Liquid alternatives have been a fast-growing and quickly evolving product set since the financial crisis. While the crisis wreaked havoc on so many areas in the investment industry, it provided a catalyst for this segment’s further growth. It also immediately focused investors on liquidity concerns, especially within their alternative allocations. While many investors have continued to believe in these strategies’ investment merits, they have become increasingly leery of their illiquidity. As a result, over the last four years investors have poured assets into liquid alternatives. Last year alone, liquid alternatives soaked up $23 billion in investor inflows. To put that in perspective, investors withdrew $85 billion out of U.S. equity mutual funds during the same time. Liquid alternatives have grown from an asset base of under $40 billion in 2006 to over $120 billion at the end of 2011. The number of available products has also exploded. In 2007, there were only 11 new liquid alternative mutual funds launched. In 2010 and 2011, the industry launched a total of 54 and 79 products, respectively.1

As the origination and growth of liquid alternatives signals a potentially exciting new era for investors, it brings with it a unique set of challenges and risks. On one hand, liquid alternatives eliminate some of the most obvious risks associated with private alternative investments, including liquidity risk and transparency issues. However, underneath these simplified vehicles are still complex investment strategies. Additionally, because of the need for liquidity, they may provide investors with only a diluted version of an investment they could access in private form. The fact that most of these products are still in their infancy with little to no public track record to analyze makes life tougher.

During the first half of the year, our due diligence team conducted an exhaustive review of the entire liquid alternative universe in order to create a guide to this complex product set. The goal of this project was to strip away any predefined categories and analyze these investments strictly from the bottom up. While Morningstar has developed their own categorization for these investments, which includes seven different categories, we started by identifying the entire opportunity set regardless of assigned category. This was crucial in certain categories. While some of Morningstar’s categories are relatively straightforward and useful, others are more nebulous, nuanced, and complicated. For example, Morningstar’s “multialternative” category captures two different investment strategies that we would consider distinct: fund of hedge funds and multi-strategy. In the first, a manager allocates to a collection of sub-advisors, who often specialize in a particular strategy, region, or industry. With the second, the multi-strategy manager invests directly in complex markets across a number of different hedge fund strategies. While overall portfolio positioning and characteristics could be similar between a fund of hedge funds manager and a multi-strategy manager, the investment strategies themselves are completely different and distinct. We applied our expertise to this analysis, brought from the same methods and comprehensive tools gained from providing coverage and analysis of private alternative products.

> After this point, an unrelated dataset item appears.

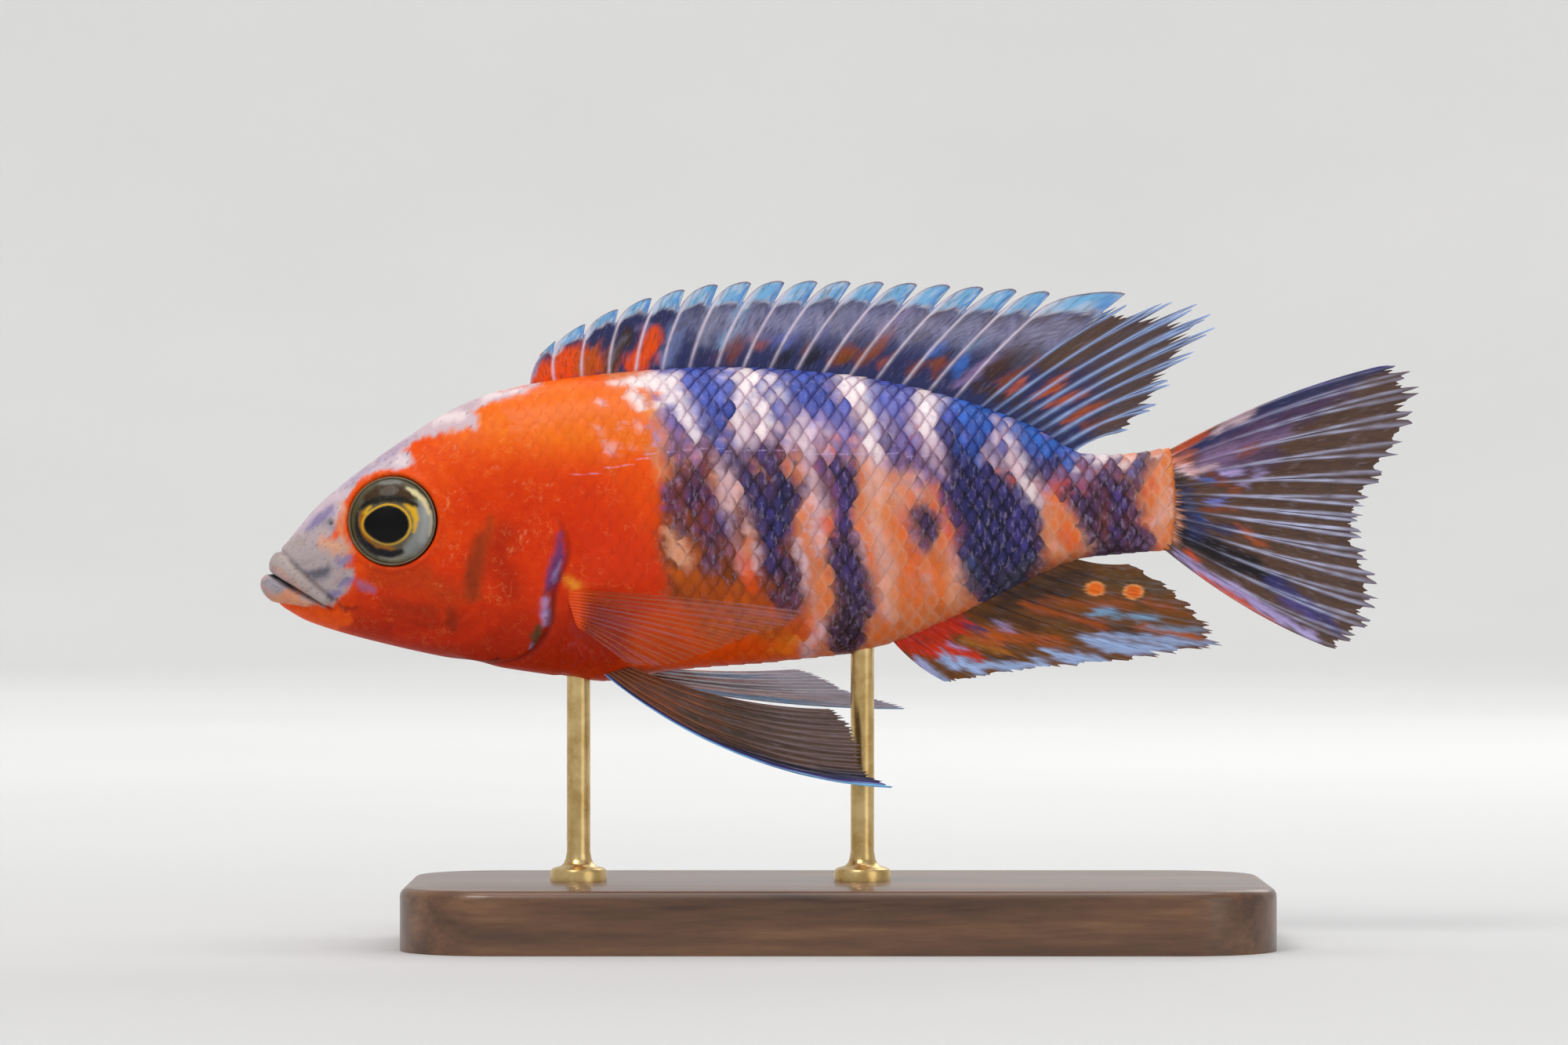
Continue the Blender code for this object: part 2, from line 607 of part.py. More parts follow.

Today, the current liquid alternative universe consists of around 230 products. For our review, we identified 110 of those that initially met our criteria. After due diligence began, the list quickly shrank to 57. Of those 57, a small subset were identified as true investment opportunities that we would consider for Client portfolios. The prevailing products represent a broad range of alternative investment categories. While many are strategic in nature, a few are more tactical and should be used only to capture a specific opportunity. While we have completed an initial assessment and have identified a number of potential Client solutions, this space continues to grow and evolve. As it does, we will continue to ensure that Client portfolios, where appropriate, maintain exposure to the most skilled managers in the liquid alternatives domain.

Source:

1 Morningstar and Barron’s 2011 Alternative Investment Survey of U.S. Institutions and Financial Advisors, May 2012.